Small, loud minority wants to control behavior of all

Sharon Kourous
Sharon Kourous

In the famous short story "The Lottery" by Shirley Jackson, a small, ordinary community gathers on a lovely June day for a ceremony, carried out as it always had been, honoring tradition and the old ways.

The story ends as the townspeople each pick up stones and ominously circle one of their own, ready to throw — to stone the person in the center. It is a custom as old as humanity: driving out a scapegoat, attaching blame to that individual or group.

Something very similar and as vicious is taking place today, but even worse. Because in our real-life story, the community is being taken advantage of. A small but vociferous minority seeks to manipulate others by using manufactured issues to divert attention from themselves.

People who just want to get on with their daily lives are being tricked — being handed stones and told at whom to throw them. This very vocal minority has no policies or plans; they simply want power. They hide behind buzzwords and our society’s difficult recovery from the pandemic, and claim attachment to the “old ways” and familiar customs. They encourage others to be quick to blame convenient scapegoats, and just … throw … that … stone.

Education is an obvious scapegoat. Schools are blamed for teaching accurate history, for expecting students to respect one another, for inviting all students to participate in sports and other activities, for offering important works of literature — the list goes on and on.
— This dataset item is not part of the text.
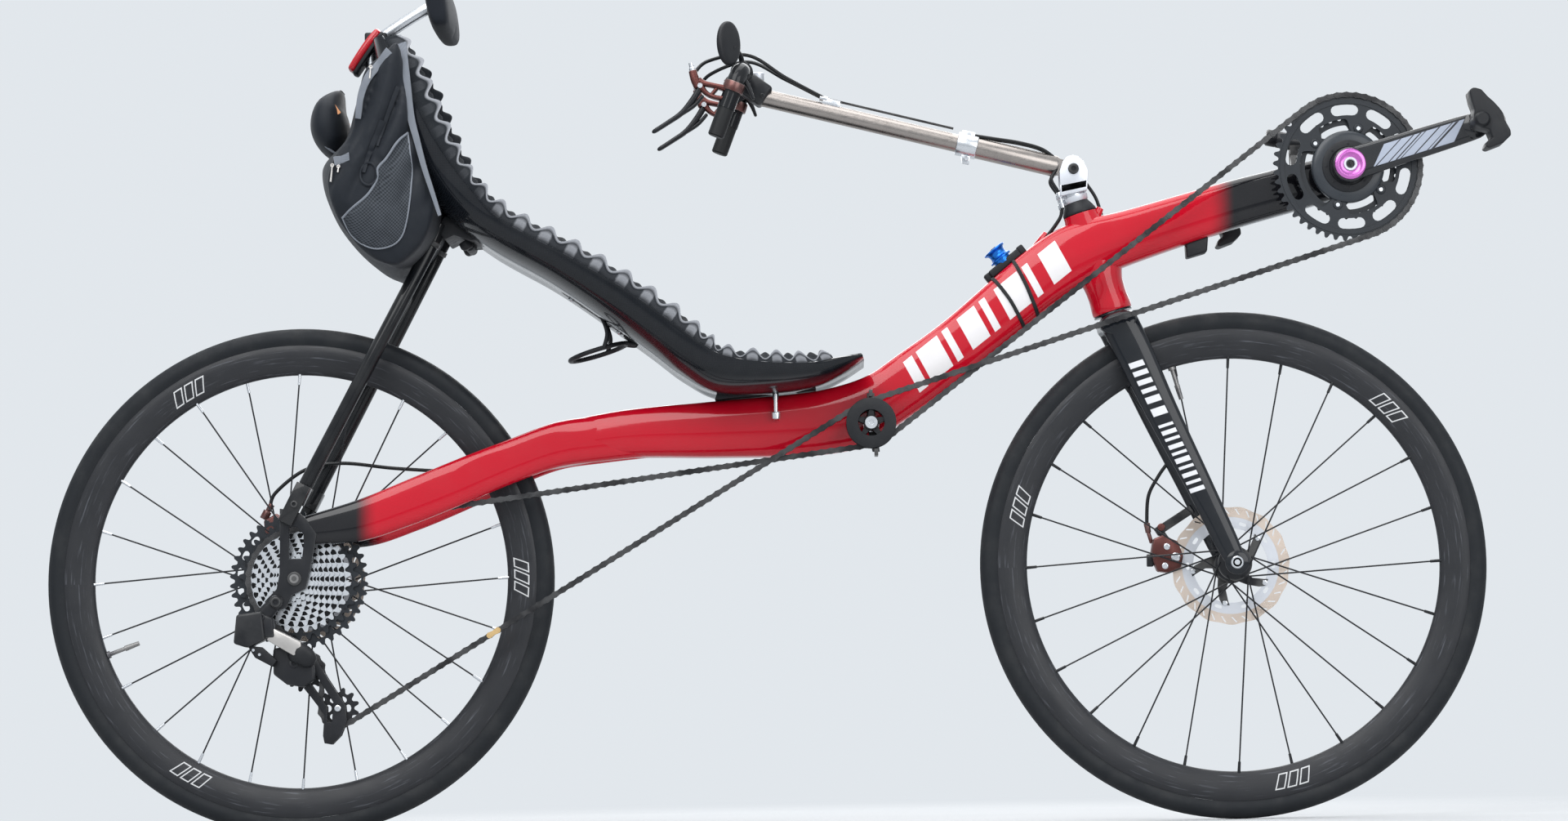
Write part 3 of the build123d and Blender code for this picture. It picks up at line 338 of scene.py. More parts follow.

In other words, schools are being blamed for doing what society has always asked them to do: to prepare the nation’s youth for challenges and opportunities, to prepare them to become members of the community, to prepare them for careers and adulthood. Public school leaders are being figuratively driven out of the community — made to stand in the center of the stone-throwing circle — blamed for social trends which are actually just the result of the slow arc of history.

The majority of Americans do not think as the vocal stone-throwers do. Is it possible these loud-mouthed angry voices are trying to pull attention away from their own motives? Most Americans have always supported free and fair elections and have believed in the integrity of the process.

The 2020 election has been proven to be fair and accurately tabulated. Support has grown for early and mail-in voting. The nay-sayers are a minority. Other issues, similar numbers: more Americans, according to a Gallop Poll in 2021, support a woman’s right to choose — it is a minority who do not.

More Americans support gay marriage: According to Wikipedia the support is about 70%. Americans of both parties overwhelmingly support gun control legislation. A recent report by NPR found that “by a wide margin” parents of both political parties were satisfied with their local schools. The report finds parents generally believe schools and teachers tried their best to cope with the pandemic, and that most children did not fall seriously behind. Most parents are accepting of their children’s schools’ reading choices. Rather than throwing stones at any of these issues, everyone should be open to the facts.

That small group of attention-seekers does not want us to look for information, but rather to stay focused on issues that are mostly manufactured. They want us to be fearful of change, and to be angry because the future looks uncertain. These small vocal groups are cynically making a lot of noise, intimidating the majority of the community, forcing changes in local schools without giving thought to the impact of those changes on the quality of education; forcing families facing the worst decision of their lives to suffer needlessly, forcing libraries to censor their holdings, forcing teachers to censor their speech, sending children seeking help with identity into their own private hells.

A small minority wants to control the behavior of everyone — and they want everyone to not notice their true motives. They are gaslighting; handing out stones to throw at convenient targets, and quietly stepping into the vacuum left behind; grabbing power. No wonder the story "The Lottery" has been banned.

Sharon Kourous is a retired teacher and a member of Stronger Together Huddle, a group engaged in supporting and promoting the common good of all.